Which lines run from the first one up to and including the one with "const SEALED_EDGE = 8;"? Print exactly those.

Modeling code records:
☆ ☆ ☆ ☆ ☆
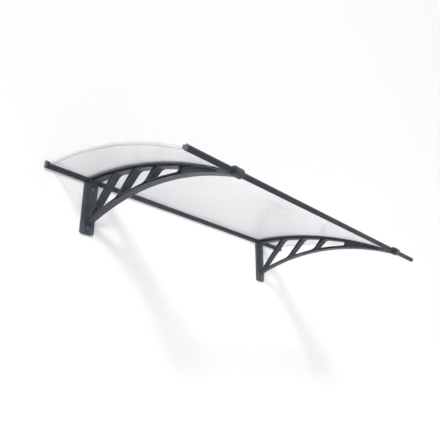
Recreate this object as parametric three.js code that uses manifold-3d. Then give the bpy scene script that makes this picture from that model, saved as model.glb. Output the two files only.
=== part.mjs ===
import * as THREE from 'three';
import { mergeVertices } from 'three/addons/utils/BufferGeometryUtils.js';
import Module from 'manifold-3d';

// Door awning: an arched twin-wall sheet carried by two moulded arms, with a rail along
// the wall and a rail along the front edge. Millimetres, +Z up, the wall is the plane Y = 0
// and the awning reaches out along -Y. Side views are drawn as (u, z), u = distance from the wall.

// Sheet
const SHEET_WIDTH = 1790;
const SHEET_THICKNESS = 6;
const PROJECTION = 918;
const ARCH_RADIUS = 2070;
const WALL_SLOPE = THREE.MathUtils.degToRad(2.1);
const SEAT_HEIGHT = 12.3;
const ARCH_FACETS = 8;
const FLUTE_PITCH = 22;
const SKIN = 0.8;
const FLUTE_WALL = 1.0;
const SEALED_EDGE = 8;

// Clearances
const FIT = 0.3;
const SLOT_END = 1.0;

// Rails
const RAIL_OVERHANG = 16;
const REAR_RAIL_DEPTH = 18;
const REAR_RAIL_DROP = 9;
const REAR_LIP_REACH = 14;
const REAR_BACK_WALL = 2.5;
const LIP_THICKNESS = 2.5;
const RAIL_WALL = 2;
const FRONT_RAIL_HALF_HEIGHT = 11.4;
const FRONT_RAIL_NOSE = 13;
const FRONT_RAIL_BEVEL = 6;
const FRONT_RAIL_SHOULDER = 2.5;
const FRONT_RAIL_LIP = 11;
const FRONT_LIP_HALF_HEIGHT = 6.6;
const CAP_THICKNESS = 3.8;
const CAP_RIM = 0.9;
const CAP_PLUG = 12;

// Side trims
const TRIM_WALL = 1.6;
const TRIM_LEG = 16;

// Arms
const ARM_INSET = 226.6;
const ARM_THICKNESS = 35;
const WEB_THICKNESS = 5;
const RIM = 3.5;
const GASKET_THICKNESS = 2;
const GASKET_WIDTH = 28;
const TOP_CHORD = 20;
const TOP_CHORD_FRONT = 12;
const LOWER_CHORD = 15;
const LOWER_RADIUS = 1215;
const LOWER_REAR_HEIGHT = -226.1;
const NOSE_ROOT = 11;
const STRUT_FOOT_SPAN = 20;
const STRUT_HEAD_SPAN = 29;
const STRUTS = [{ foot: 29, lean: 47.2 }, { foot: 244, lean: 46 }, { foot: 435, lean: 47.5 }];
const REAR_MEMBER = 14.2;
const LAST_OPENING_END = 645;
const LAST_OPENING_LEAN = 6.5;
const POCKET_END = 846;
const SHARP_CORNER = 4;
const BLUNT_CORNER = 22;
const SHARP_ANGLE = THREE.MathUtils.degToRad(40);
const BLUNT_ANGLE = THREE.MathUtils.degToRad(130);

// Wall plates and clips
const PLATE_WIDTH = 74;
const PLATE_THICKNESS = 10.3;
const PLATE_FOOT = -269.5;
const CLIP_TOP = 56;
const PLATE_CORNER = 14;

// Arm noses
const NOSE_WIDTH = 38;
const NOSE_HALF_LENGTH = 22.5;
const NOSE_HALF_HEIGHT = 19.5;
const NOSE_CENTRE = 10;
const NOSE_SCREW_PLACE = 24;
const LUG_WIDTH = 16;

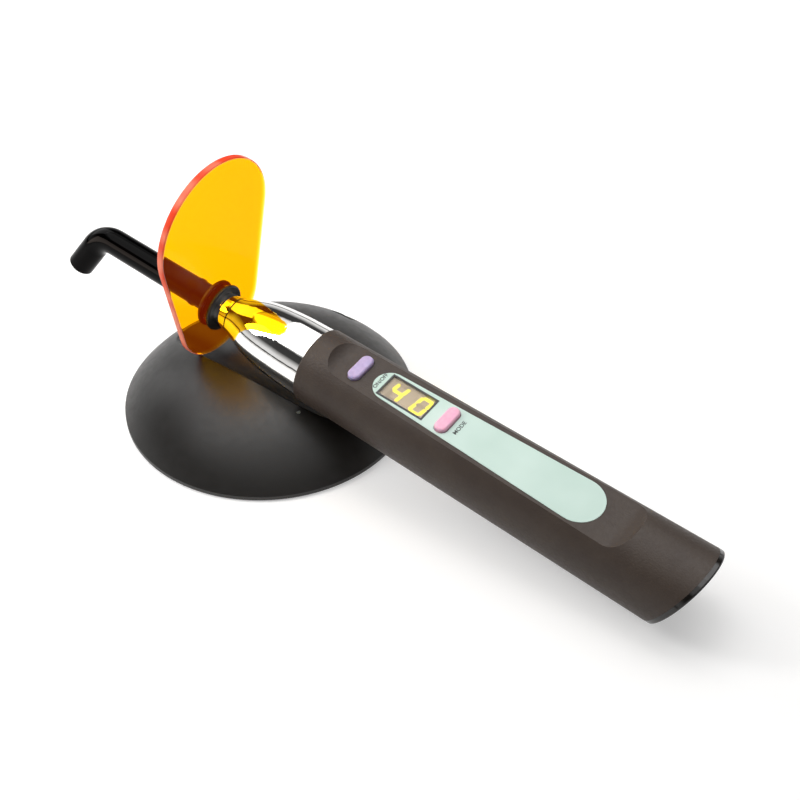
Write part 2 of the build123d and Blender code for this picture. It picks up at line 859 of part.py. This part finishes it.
☆ ☆ ☆ ☆ ☆
* [Problem solution]
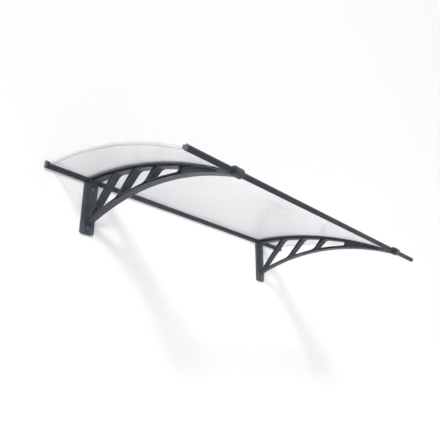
Recreate this object as parametric three.js code that uses manifold-3d. Then give the bpy scene script that makes this picture from that model, saved as model.glb. Output the two files only.
=== part.mjs ===
import * as THREE from 'three';
import { mergeVertices } from 'three/addons/utils/BufferGeometryUtils.js';
import Module from 'manifold-3d';

// Door awning: an arched twin-wall sheet carried by two moulded arms, with a rail along
// the wall and a rail along the front edge. Millimetres, +Z up, the wall is the plane Y = 0
// and the awning reaches out along -Y. Side views are drawn as (u, z), u = distance from the wall.

// Sheet
const SHEET_WIDTH = 1790;
const SHEET_THICKNESS = 6;
const PROJECTION = 918;
const ARCH_RADIUS = 2070;
const WALL_SLOPE = THREE.MathUtils.degToRad(2.1);
const SEAT_HEIGHT = 12.3;
const ARCH_FACETS = 8;
const FLUTE_PITCH = 22;
const SKIN = 0.8;
const FLUTE_WALL = 1.0;
const SEALED_EDGE = 8;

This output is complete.